Pick the Right Output Format for Your Happy Machine

Here is where most people mess up. Your Happy machine can read several file types, but not all formats are created equal. The safest bet is .DST. This format is like the universal language of commercial embroidery. Almost every machine understands it, including Happy. .DAT is another solid choice because it is native to many Happy models. Avoid using .PES or .XXX unless you have tested them on your specific machine first. Some older Happy machines get confused by the way these formats store color change commands. I always recommend exporting your converted file as .DST. It keeps stitch data clean and does not add weird proprietary junk that confuses your machine.

Never Rely on Auto-Conversion Alone

I know you want to click one button and be done. We all do. But auto-conversion tools are not your friend here. Most embroidery software includes a batch converter that changes file formats without adjusting any stitch settings. That works fine if you are going from .DST to .DST. But going from .PES to .DAT? The software just forces the round peg into the square hole. You end up with shifted stitch points, lost underlay layers, and density settings that make no sense for a Happy machine. Instead of using auto-conversion, open the file in your digitizing software and manually re-save it in the Happy-friendly format. This forces the software to rebuild the stitch data properly. It takes an extra minute, but I promise you, that minute saves hours of re-hooping and re-stitching.

Adjust Stitch Density Before You Convert

Happy machines sew fast. That speed is a blessing and a curse. When you sew fast, the needle punches through fabric at a higher rate, which means your stitches need a little more breathing room. If your original file has very high density, like 0.35 mm between rows, your Happy machine will punch those holes so close together that the fabric puckers or the needle breaks. Before you convert, open the file and check the density settings. For most designs, aim for 0.45 mm to 0.55 mm between rows on a Happy machine. That slight loosening gives the fabric time to relax between needle punches. You will not see a difference in the final look, but your machine will run smoother, and your thread will break less often.

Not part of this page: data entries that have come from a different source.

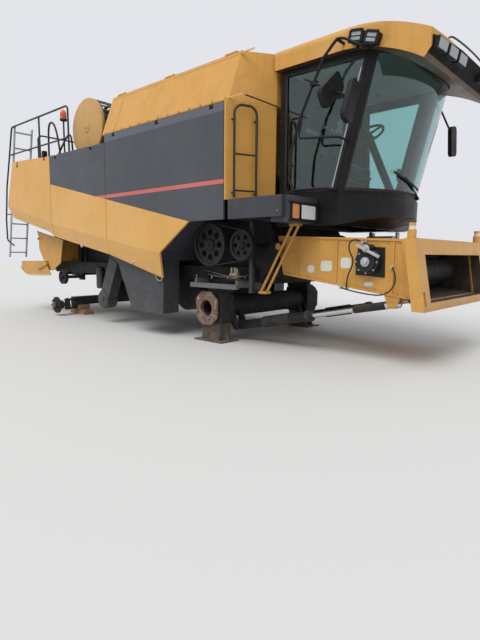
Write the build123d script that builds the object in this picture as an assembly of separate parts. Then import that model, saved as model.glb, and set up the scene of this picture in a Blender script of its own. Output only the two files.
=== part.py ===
from build123d import *
import math
import os

# Combine harvester with its drive wheels and final drives taken off, standing on axle stands and timber.
# Millimetres, +X forward, +Y to the left, +Z up. Every piece is drawn from the front axle's centre line
# (X 0) and the floor (Z 0), and is moved forward by AXLE_X as it is saved, so that the origin lies
# under the middle of the whole machine.

# Overall sizes
BODY_HALF = 1500.0          # centre line to the outside of the side panels
REAR_END = -5520.0          # rearmost point, the foot of the rear ladder
FRONT_END = 2820.0          # foremost point, the lower edge of the header frame
AXLE_X = -(REAR_END + FRONT_END) / 2
WHEELBASE = 3900.0
SHEET = 30.0                # side panels, front walls
THIN = 15.0                 # liners and decks
SEAM = 8.0                  # gap between two panels
RUN = 0.3                   # seat clearance between bodies
PIN_PLAY = 0.05             # radial play of a pin in its bore

# Side panels: X of the seams and heights of the top edge
NOSE_X, NOSE_Z = 20.0, 1550.0
PANEL_FRONT_X = 620.0
SEAM_1 = -1790.0
SEAM_2 = -3460.0
PANEL_REAR_X = -5190.0
PANEL_TOP = 2840.0
STEP_TOP = 2740.0
CREASE_TILT = 13.0          # how far the lower facet leans inward, degrees
PANEL_AXIS_Y = -BODY_HALF + SHEET / 2
PANEL_PIN_R = 6.0
PANEL_AXIS_DROP = 14.0      # hinge axis below the panel's front top corner
LUG_W = 60.0

# Grain tank
TANK_SEAM_Z = 2862.0
TANK_TOP_Z = 3430.0
TANK_WALL = 25.0
TANK_FRONT_X = 900.0
TANK_REAR_X = -1900.0
TANK_RIGHT = -BODY_HALF + 40        # foot of the band on the right
TANK_LEFT = BODY_HALF - 420          # foot of the band on the left, inside the unloading tube
TANK_LEAN = 210.0           # how far the band leans inward at its top
LID_T = 20.0
LID_RISE = 70.0
LID_RIGHT_Y = TANK_RIGHT + TANK_LEAN + 10
LID_LEFT_Y = TANK_LEFT - TANK_LEAN * 0.4 - 10
LID_RIDGE_Y = (LID_RIGHT_Y + LID_LEFT_Y) / 2
LID_KNUCKLES = (-1780.0, -700.0, 400.0)
LID_KNUCKLE_W, LUG_KNUCKLE_W = 120.0, 60.0
KNUCKLE_R = 13.9
LID_AXIS_Z = TANK_TOP_Z + KNUCKLE_R + 0.4

# Threshing body and frame
BODY_SIDE = 800.0
IDLER_X, IDLER_Z, IDLER_R = -3700.0, 720.0, 125.0
BELT_W, BELT_T = 24.0, 12.0
RAIL_Y = 905.0
RAIL_W, RAIL_H = 90.0, 190.0
RAIL_Z = 800.0
FEEDER_PIVOT = (950.0, 1250.0)
PIVOT_PIN_R = 40.0

# Front axle
AXLE_Z = 450.0
AXLE_TUBE_R = 150.0
BORE_R = 107.5
FLANGE_Y = 1180.0
FLANGE_T = 32.0
FLANGE_HEIGHT, FLANGE_WIDTH = 440.0, 385.0
FLANGE_PCD, FLANGE_HOLES, FLANGE_HOLE_R = 320.0, 8, 10.0
AXLE_BOX_Y = (860.0, 1100.0)
AXLE_BOX = (420.0, 400.0)   # along X, along Z
STAND_Y = 985.0

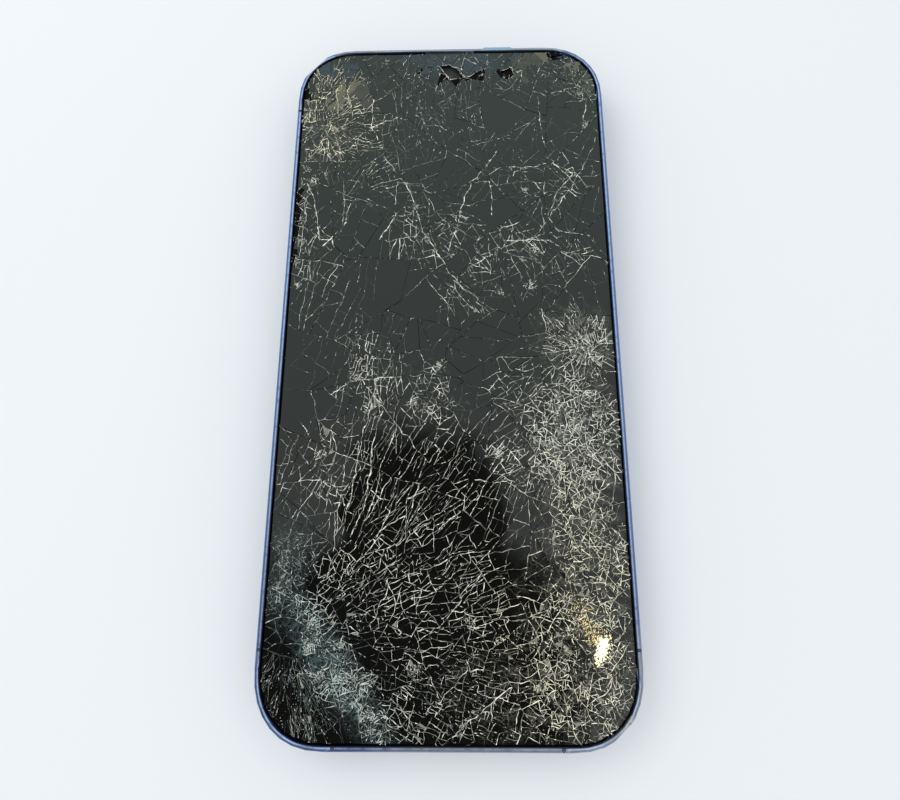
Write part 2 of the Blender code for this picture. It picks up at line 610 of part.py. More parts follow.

Pay Attention to Underlay Settings

Underlay is the skeleton of your embroidery. It goes down first and supports the top stitches. Different machines handle underlay differently. Happy machines tend to pull fabric tighter than some other brands because of their hoop tension system. If your original file uses a heavy underlay, like a double zigzag, your Happy machine might pull that underlay so tight that the top stitches sink into the fabric and disappear. When you convert your file, look at the underlay settings. For most fabrics, a simple edge run or light tatami underlay works perfectly on a Happy. If you are stitching on stretchy material, use a single zigzag instead of a double. Test a small sample first. You can always add more underlay later, but removing it means re-digitizing the whole design.

Check Your Pull Compensation

Pull compensation is a fancy term for a simple idea. When the needle pulls thread through fabric, the fabric stretches slightly, especially on caps or knits. Your design needs to account for that stretch. Different machines cause different amounts of pull. Happy machines, with their fast sewing speed and strong pullers, tend to stretch fabric a bit more than slower machines. So before you convert your file for a Happy machine, increase the pull compensation slightly. In most digitizing software, you can find this setting under object properties or stitch settings. Add about 0.2 mm to 0.3 mm of extra width to columns and borders. This tiny adjustment compensates for the stretch and keeps your letters looking bold instead of skinny and wobbly.

Run a Simulation in Your Machine’s Native Resolution

I cannot stress this enough. Run a simulation after you convert the file but before you load it onto your Happy machine. Most digitizing software lets you simulate the stitch-out at different machine speeds. Crank the simulation speed up to match your Happy’s typical sewing speed. Watch closely. Do you see thread breaks in the simulation? Do you notice places where the needle seems to hesitate or jump? Those are red flags. Go back and adjust your density or pull compensation. Also, look at the color change order. Happy machines sometimes get confused by files that have more than fifteen color changes. If your design has twenty colors, combine a few similar shades. Your final embroidery will still look beautiful, and your machine will thank you.

Test on Scrap Fabric Every Single Time

I know you want to stitch directly onto that expensive jacket or that custom bag. But please, do me a favor. Test your converted file on scrap fabric first. Use the exact same stabilizer and the same type of fabric. Hoop it up just like you would the real project. Run the design and watch what happens. Look at the back of the fabric. Do you see loose threads or messy jump stitches? Look at the front. Are the edges clean? Do the fills look even? If something looks wrong, you fix it in the software before you ruin your good material. I have learned this lesson the hard way more times than I want to admit. Testing takes ten minutes. Re-stitching a ruined project takes hours.

Keep a Conversion Log for Future Projects

Here is a pro tip that changed my embroidery life. Keep a simple notebook or a text file on your computer. Every time you successfully convert an embroidery file for your Happy machine, write down what you did. Note the original format, the output format, the density settings, the pull compensation, and the underlay type. Also note what fabric you used and how the final stitch-out looked. Over time, you build a custom guide that works specifically for your machine and your favorite materials. I call this my embroidery cheat sheet. When I get a new design, I flip through my notes, find a similar project, and use those same settings. It takes the guesswork out of conversion and saves me hours of trial and error.

Conclusion

You do not need to be a digitizing expert to get perfect stitch-outs on your Happy machine. You just need to respect how your machine works and give it files that play nice with its fast speed and strong pull. Start with a high-quality source file. Pick the right output format like .DST or .DAT. Avoid lazy auto-conversion. Adjust your stitch density to be a little looser. Tweak your underlay and pull compensation. Run a simulation. Test on scrap fabric. And keep notes on what works. I promise you, every single one of these steps pays off the first time you watch your Happy machine sew a design from start to finish without a single thread break or pucker. So open your software, grab that embroidery file, and convert it the smart way. Your Happy machine is ready to do great work. Give it the quality it deserves.